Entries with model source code
==========

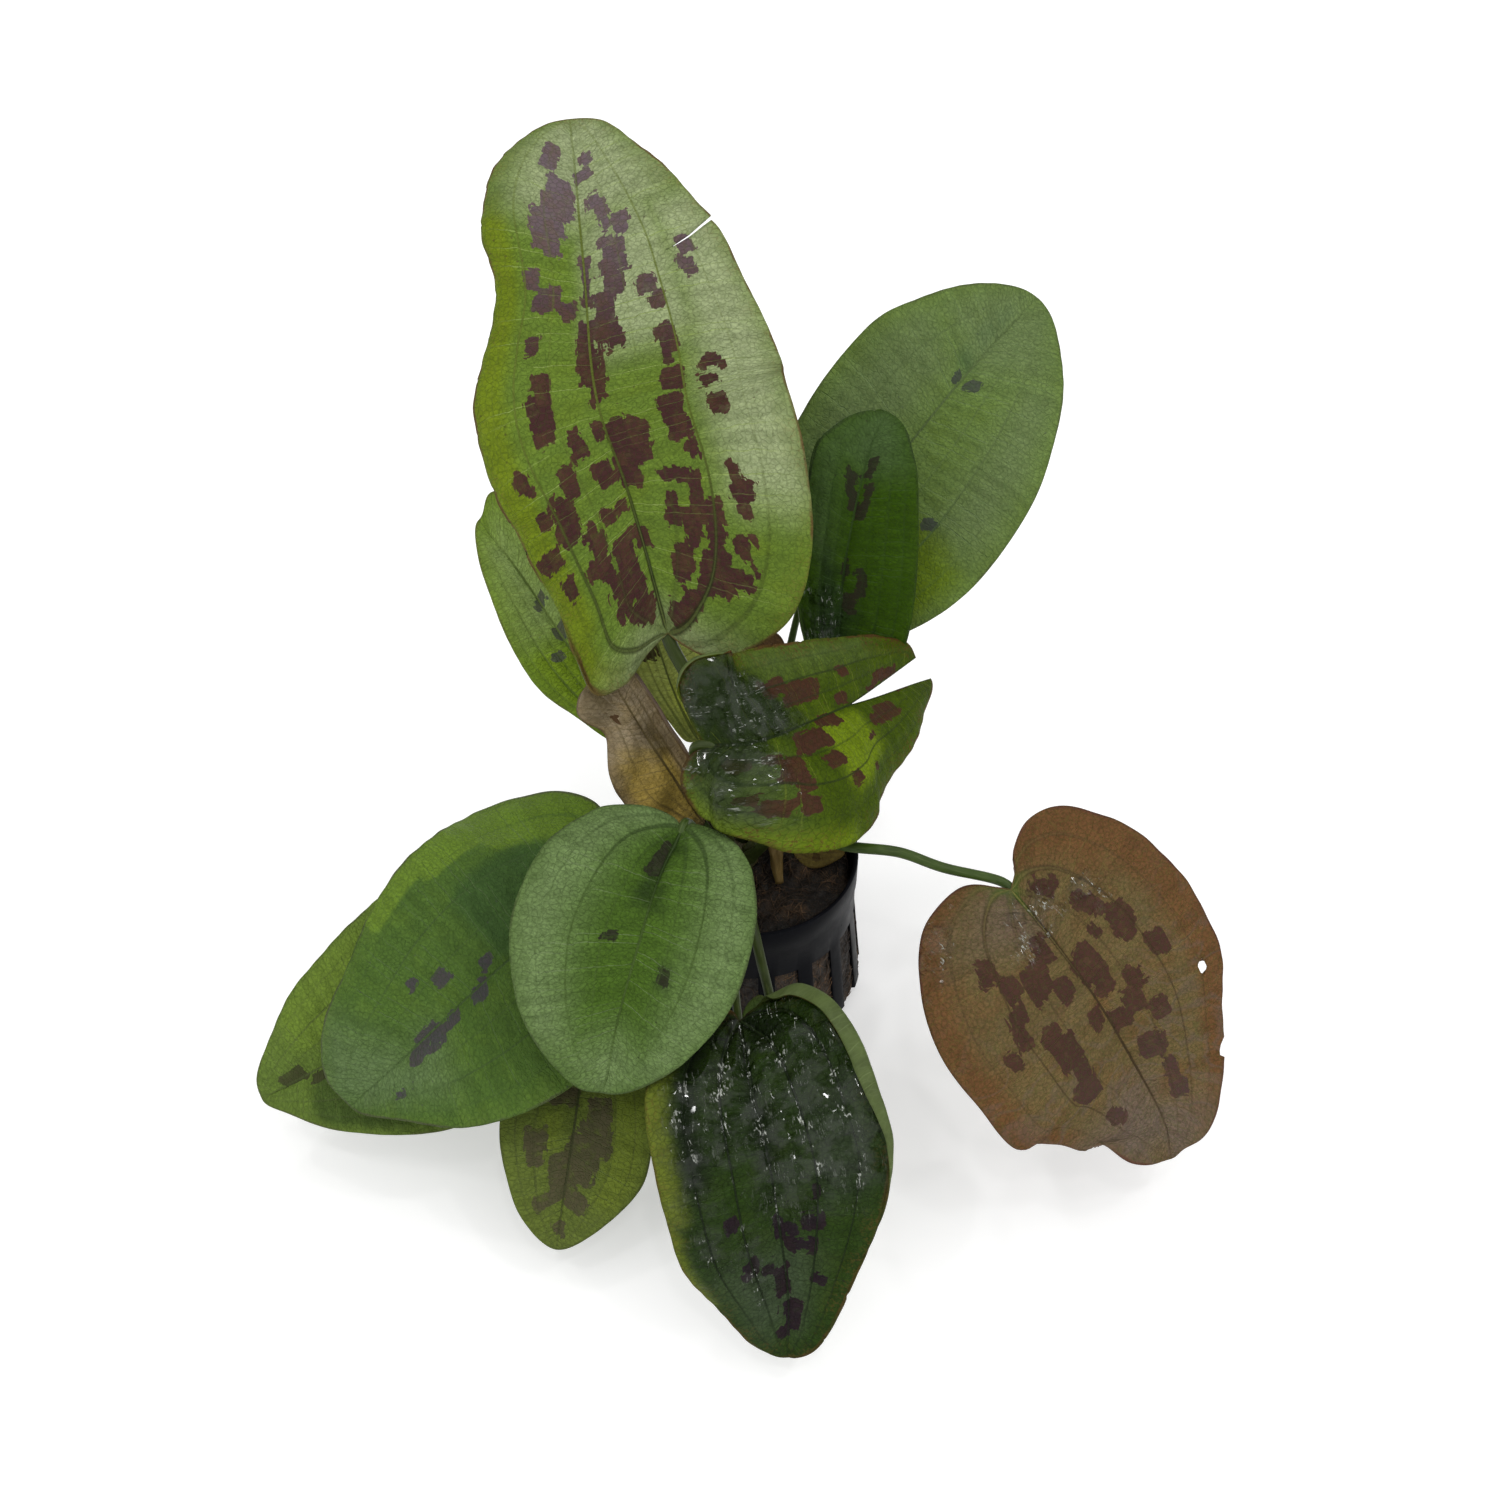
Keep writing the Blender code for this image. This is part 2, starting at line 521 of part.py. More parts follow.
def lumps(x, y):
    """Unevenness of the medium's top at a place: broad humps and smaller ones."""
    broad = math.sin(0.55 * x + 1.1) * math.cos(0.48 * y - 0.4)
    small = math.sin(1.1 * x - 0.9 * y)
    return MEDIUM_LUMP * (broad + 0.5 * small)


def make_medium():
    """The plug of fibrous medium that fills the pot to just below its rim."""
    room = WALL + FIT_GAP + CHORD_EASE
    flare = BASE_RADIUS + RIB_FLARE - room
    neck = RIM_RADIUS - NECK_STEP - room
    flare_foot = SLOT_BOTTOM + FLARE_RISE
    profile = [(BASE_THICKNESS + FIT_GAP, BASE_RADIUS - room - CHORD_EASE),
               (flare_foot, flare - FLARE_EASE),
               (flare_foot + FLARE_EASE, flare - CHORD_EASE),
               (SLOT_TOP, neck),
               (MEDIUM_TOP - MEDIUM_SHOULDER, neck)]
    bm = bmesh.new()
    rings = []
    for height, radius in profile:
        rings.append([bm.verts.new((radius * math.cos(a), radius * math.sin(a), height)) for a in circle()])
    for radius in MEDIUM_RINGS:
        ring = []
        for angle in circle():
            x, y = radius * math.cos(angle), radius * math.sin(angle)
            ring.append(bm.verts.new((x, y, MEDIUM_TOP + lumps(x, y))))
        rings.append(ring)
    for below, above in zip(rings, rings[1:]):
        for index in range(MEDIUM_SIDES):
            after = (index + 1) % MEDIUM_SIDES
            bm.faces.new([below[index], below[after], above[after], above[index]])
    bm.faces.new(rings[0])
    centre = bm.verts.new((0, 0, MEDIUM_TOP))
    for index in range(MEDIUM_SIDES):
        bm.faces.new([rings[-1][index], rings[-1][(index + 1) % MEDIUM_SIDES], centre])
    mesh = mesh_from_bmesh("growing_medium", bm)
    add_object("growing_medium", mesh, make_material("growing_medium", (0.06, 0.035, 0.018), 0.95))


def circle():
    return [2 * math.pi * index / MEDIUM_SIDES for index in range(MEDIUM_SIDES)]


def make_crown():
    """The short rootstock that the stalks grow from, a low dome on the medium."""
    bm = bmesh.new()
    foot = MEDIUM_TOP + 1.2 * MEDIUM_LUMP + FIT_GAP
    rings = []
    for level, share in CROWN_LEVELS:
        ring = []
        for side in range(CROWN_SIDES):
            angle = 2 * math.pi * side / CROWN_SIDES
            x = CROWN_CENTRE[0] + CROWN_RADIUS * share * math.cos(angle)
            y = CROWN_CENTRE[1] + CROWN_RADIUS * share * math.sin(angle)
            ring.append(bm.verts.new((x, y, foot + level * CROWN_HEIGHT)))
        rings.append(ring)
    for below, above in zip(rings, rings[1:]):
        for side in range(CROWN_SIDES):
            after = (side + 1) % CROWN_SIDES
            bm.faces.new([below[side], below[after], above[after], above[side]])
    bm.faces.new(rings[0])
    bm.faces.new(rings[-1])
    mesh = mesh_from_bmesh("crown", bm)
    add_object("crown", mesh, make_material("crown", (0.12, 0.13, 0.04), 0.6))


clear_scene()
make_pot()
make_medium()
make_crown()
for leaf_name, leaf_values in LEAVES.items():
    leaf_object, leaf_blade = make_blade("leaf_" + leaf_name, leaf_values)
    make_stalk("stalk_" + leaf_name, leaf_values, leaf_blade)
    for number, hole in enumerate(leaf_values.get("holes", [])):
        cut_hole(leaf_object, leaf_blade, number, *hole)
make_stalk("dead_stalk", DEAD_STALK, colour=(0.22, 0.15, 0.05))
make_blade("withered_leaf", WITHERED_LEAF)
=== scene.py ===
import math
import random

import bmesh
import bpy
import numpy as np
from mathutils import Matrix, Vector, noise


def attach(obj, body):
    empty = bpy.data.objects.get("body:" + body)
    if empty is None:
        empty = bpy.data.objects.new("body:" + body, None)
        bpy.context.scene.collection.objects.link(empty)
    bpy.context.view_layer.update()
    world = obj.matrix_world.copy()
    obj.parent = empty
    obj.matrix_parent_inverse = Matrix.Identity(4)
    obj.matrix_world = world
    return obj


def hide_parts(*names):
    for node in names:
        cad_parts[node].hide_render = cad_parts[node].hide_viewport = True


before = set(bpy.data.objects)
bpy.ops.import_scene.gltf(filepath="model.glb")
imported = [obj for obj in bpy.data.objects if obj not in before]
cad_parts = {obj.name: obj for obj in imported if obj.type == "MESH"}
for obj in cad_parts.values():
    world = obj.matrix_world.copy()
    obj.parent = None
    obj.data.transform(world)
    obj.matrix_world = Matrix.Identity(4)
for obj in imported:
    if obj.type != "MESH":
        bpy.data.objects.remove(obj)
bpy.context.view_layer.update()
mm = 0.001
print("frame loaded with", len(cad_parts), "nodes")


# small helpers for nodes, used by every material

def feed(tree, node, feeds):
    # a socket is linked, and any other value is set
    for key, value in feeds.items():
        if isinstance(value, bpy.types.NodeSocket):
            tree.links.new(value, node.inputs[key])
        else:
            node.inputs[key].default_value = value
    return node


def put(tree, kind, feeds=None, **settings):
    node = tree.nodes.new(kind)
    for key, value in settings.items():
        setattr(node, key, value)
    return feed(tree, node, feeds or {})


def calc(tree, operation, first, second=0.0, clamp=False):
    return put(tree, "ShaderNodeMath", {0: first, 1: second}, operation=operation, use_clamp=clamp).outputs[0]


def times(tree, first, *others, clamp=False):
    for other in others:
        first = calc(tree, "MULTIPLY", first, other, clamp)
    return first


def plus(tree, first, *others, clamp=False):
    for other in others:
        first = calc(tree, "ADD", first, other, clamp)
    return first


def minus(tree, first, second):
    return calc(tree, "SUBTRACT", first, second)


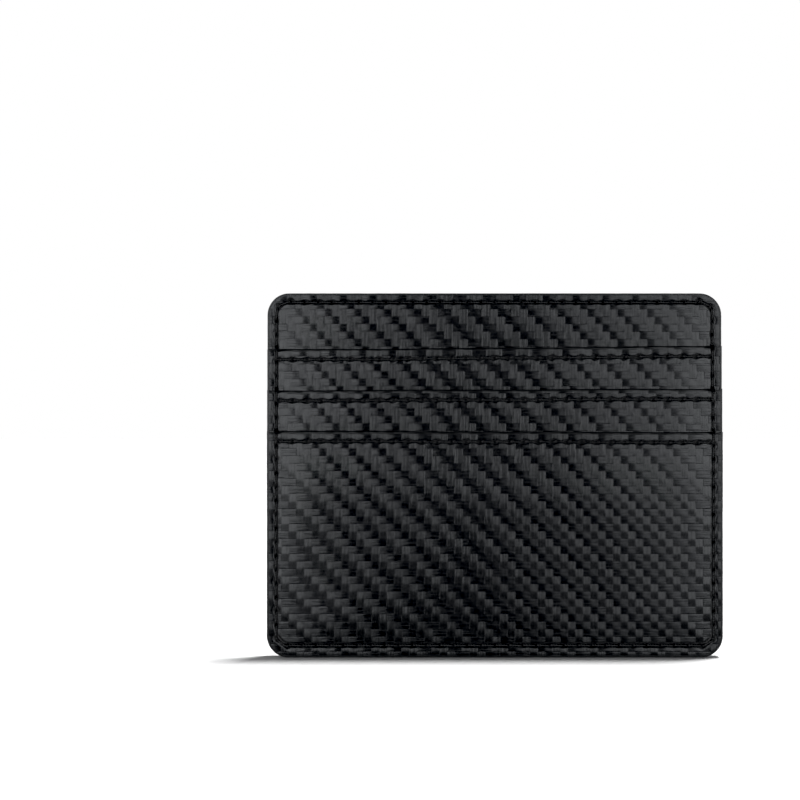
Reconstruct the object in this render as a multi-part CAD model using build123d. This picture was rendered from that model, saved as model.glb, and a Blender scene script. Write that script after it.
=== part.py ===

==========

Instruction: Gather all lines where the word "before" appears.

Finished answer:
before = set(bpy.data.objects)
imported = [obj for obj in bpy.data.objects if obj not in before]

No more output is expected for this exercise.